Aim of the task: All of the material below is to be returned exactly.

#####

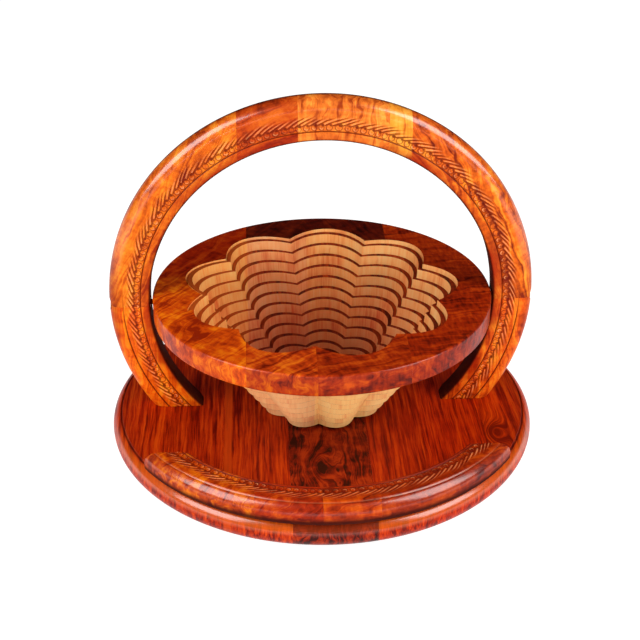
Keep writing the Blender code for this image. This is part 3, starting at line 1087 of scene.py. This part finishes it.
def buildHandle():
    holes = {-1: screwHole(-1), 1: screwHole(1)}
    low, high = [math.radians(end) for end in limbDegrees["crown"]]
    names = [f"handle_crown_{count + 1}" for count in range(len(crownLooks))]
    seams = seamsOf(names)
    ends = [-ringOuter] + seams + [ringOuter]
    pieces = []
    for count, look in enumerate(crownLooks):
        span = ringSpan(ends[count], ends[count + 1], ringOuter - ring["width"], lower=False)
        pieces.append((names[count], max(span[0], low), min(span[1], high), count, look))
    for side, look in legLooks.items():
        low, high = [math.radians(end) for end in limbDegrees[side]]
        pieces.append((f"handle_leg_{side}", low, high, None, look))
    upright = Matrix.Translation((0, 0, pivotHeight)) @ Matrix.Rotation(math.pi / 2, 4, "X")
    joint = ring["joint"] / 2
    for seed, (node, low, high, strip, look) in enumerate(pieces):
        piece = ringStrip(node + "_carved", low, high, ring)
        piece.data.transform(upright)
        if strip is None:
            cutOff(piece, (0, 0, pivotHeight - joint), (0, 0, 1))
            cutOff(piece, (0, 0, footLevel), (0, 0, -1))
            cutOff(piece, (0, halfBoard - ring["footEase"], footLevel), (0, 1, -1))
        else:
            cutOff(piece, (0, 0, pivotHeight + joint), (0, 0, -1))
            cutStrip(piece, seams, strip, ring["joint"])
        if node.endswith("left") or strip == 0:
            carveOut(piece, holes[-1])
        if node.endswith("right") or strip == len(seams):
            carveOut(piece, holes[1])
        smoothShade(piece, ring["smoothDegrees"])
        look = {**ringWood, **look}
        material = varnishedWood(piece.name, ring["seed"] + seed, carved=True, upright=True, **look)
        finishPiece(piece, "handle", [node], [material])
    for hole in holes.values():
        removeObject(hole)
    print("stage: handle")


# Basket: one disc sawn along a nine-lobed spiral
spiral = {
    "rimWidth": 20.6 * mm,
    "pitch": 4.8 * mm,
    "kerf": 1.0 * mm,
    "lobes": 9,
    "lobeDepthShare": 0.155,
    "lobeTurnDegrees": 4.0,
    "seamLobeShare": 29 / 54,
    "stepsPerTurn": 486,
    "lean": 0.103,
    "bevel": 0.22 * mm,
    "sawWander": 0.035 * mm,
    "sawMemory": 0.6,
    "joint": 0.02 * mm,
    "cutBeyond": 4 * mm,
    "bottomRadius": 40 * mm,
    "ledgeSeed": 91,
    "smoothDegrees": 30,
}

openingRadius = rimRadius - spiral["rimWidth"]
lobeTurn = math.radians(spiral["lobeTurnDegrees"])
seamAngle = lobeTurn + math.tau * spiral["seamLobeShare"]


def sawRadius(turns, angle):
    crown = openingRadius - spiral["pitch"] * turns
    lobe = abs(math.cos(spiral["lobes"] / 2 * (angle - lobeTurn)))
    return crown * (1 - spiral["lobeDepthShare"] * (1 - lobe))


def sawPoint(turns, extra, height):
    # on a sawn wall: outside the cut by extra, height above the middle of the board
    angle = seamAngle - math.tau * turns
    radius = sawRadius(turns, angle) + extra + height * spiral["lean"]
    return radius * math.cos(angle), radius * math.sin(angle)


# painted shade: the rim's side, below its top face, darkened
rimSidePaintedShade = zone(2, 0.0, rimHigh.z - 0.7 * mm, 0.0006, 0.0, 1.0, (226, 212, 170))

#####

Response to this exercise:
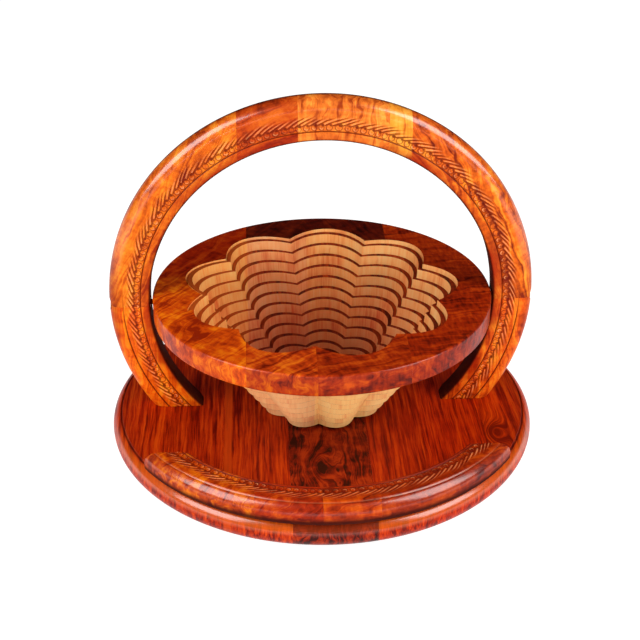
Keep writing the Blender code for this image. This is part 3, starting at line 1087 of scene.py. This part finishes it.
def buildHandle():
    holes = {-1: screwHole(-1), 1: screwHole(1)}
    low, high = [math.radians(end) for end in limbDegrees["crown"]]
    names = [f"handle_crown_{count + 1}" for count in range(len(crownLooks))]
    seams = seamsOf(names)
    ends = [-ringOuter] + seams + [ringOuter]
    pieces = []
    for count, look in enumerate(crownLooks):
        span = ringSpan(ends[count], ends[count + 1], ringOuter - ring["width"], lower=False)
        pieces.append((names[count], max(span[0], low), min(span[1], high), count, look))
    for side, look in legLooks.items():
        low, high = [math.radians(end) for end in limbDegrees[side]]
        pieces.append((f"handle_leg_{side}", low, high, None, look))
    upright = Matrix.Translation((0, 0, pivotHeight)) @ Matrix.Rotation(math.pi / 2, 4, "X")
    joint = ring["joint"] / 2
    for seed, (node, low, high, strip, look) in enumerate(pieces):
        piece = ringStrip(node + "_carved", low, high, ring)
        piece.data.transform(upright)
        if strip is None:
            cutOff(piece, (0, 0, pivotHeight - joint), (0, 0, 1))
            cutOff(piece, (0, 0, footLevel), (0, 0, -1))
            cutOff(piece, (0, halfBoard - ring["footEase"], footLevel), (0, 1, -1))
        else:
            cutOff(piece, (0, 0, pivotHeight + joint), (0, 0, -1))
            cutStrip(piece, seams, strip, ring["joint"])
        if node.endswith("left") or strip == 0:
            carveOut(piece, holes[-1])
        if node.endswith("right") or strip == len(seams):
            carveOut(piece, holes[1])
        smoothShade(piece, ring["smoothDegrees"])
        look = {**ringWood, **look}
        material = varnishedWood(piece.name, ring["seed"] + seed, carved=True, upright=True, **look)
        finishPiece(piece, "handle", [node], [material])
    for hole in holes.values():
        removeObject(hole)
    print("stage: handle")


# Basket: one disc sawn along a nine-lobed spiral
spiral = {
    "rimWidth": 20.6 * mm,
    "pitch": 4.8 * mm,
    "kerf": 1.0 * mm,
    "lobes": 9,
    "lobeDepthShare": 0.155,
    "lobeTurnDegrees": 4.0,
    "seamLobeShare": 29 / 54,
    "stepsPerTurn": 486,
    "lean": 0.103,
    "bevel": 0.22 * mm,
    "sawWander": 0.035 * mm,
    "sawMemory": 0.6,
    "joint": 0.02 * mm,
    "cutBeyond": 4 * mm,
    "bottomRadius": 40 * mm,
    "ledgeSeed": 91,
    "smoothDegrees": 30,
}

openingRadius = rimRadius - spiral["rimWidth"]
lobeTurn = math.radians(spiral["lobeTurnDegrees"])
seamAngle = lobeTurn + math.tau * spiral["seamLobeShare"]


def sawRadius(turns, angle):
    crown = openingRadius - spiral["pitch"] * turns
    lobe = abs(math.cos(spiral["lobes"] / 2 * (angle - lobeTurn)))
    return crown * (1 - spiral["lobeDepthShare"] * (1 - lobe))


def sawPoint(turns, extra, height):
    # on a sawn wall: outside the cut by extra, height above the middle of the board
    angle = seamAngle - math.tau * turns
    radius = sawRadius(turns, angle) + extra + height * spiral["lean"]
    return radius * math.cos(angle), radius * math.sin(angle)


# painted shade: the rim's side, below its top face, darkened
rimSidePaintedShade = zone(2, 0.0, rimHigh.z - 0.7 * mm, 0.0006, 0.0, 1.0, (226, 212, 170))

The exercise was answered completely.